A main argument made during the case was the comparison between violent video games and literature of a violent nature. During grade school children read books that depict extremely violent acts, and if they are allowed to read about these violent acts then they should be allowed to play out those violent acts in video game form. If it’s unconstitutional to ban the sale of violent books to children, then why should it be deemed constitutional to ban the sale of other violent forms of media to a minor. Well, I feel there is a bit of a difference between ripping the head of your nemesis off and spiking it to the ground in Mortal Kombat than reading about the boys of Lord of the Flies dropping a boulder on the Piggy knocking him off a cliff to his death. In Mortal Kombat the violence is fun and without remorse, in Lord of the Flies the violence is horrific and we learn about the characters regret for the murder as well as their motives for doing so. Also, being a person who does read quite a lot of books, I tend to find them to be much more immersive than video games.
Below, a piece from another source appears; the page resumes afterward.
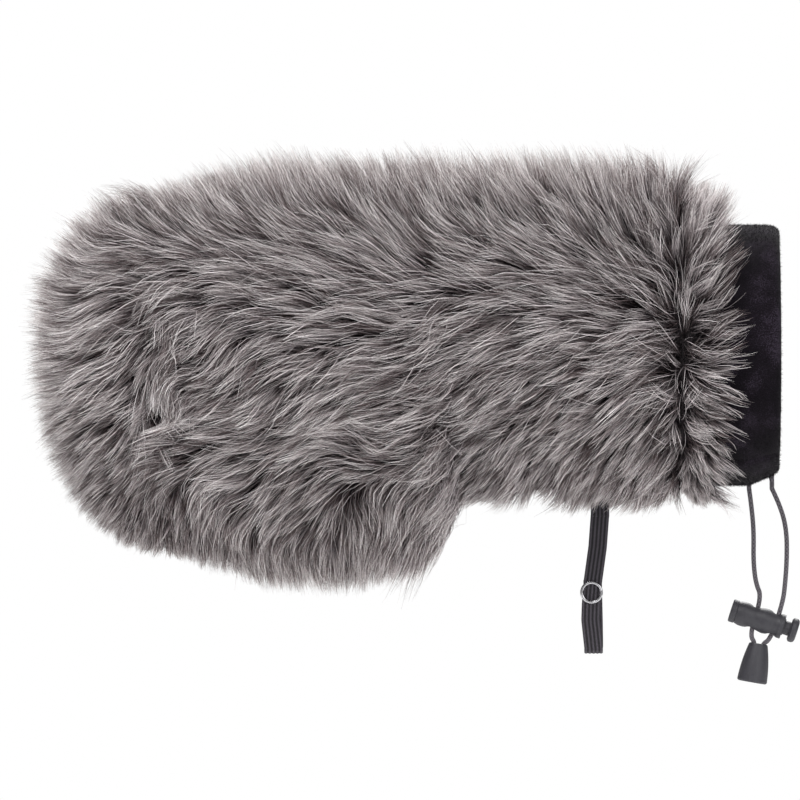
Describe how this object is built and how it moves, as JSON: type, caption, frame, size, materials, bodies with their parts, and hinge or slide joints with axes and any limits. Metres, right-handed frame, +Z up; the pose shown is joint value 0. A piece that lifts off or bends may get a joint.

When I’m reading a book I tend to become lost in the story, I feel as if I am actually there observing the story and characters. And when scenes of violence arise, my mind creates scenes that are more graphically violent than any game can produce. There is also the emotional level to reading too, when the character that I have been reading about kills or is killed, in the book world, I have gotten to know him/her better, I get attached, I have feelings, good or bad, about that character. The emotional impact of the violence against someone or something you know and have feelings toward is much deeper than the emotional impact of violence against someone or something you don’t know or don’t care about. And in the case of video games, it’s extremely rare that there is a character that the player connects with or become emotionally attached to.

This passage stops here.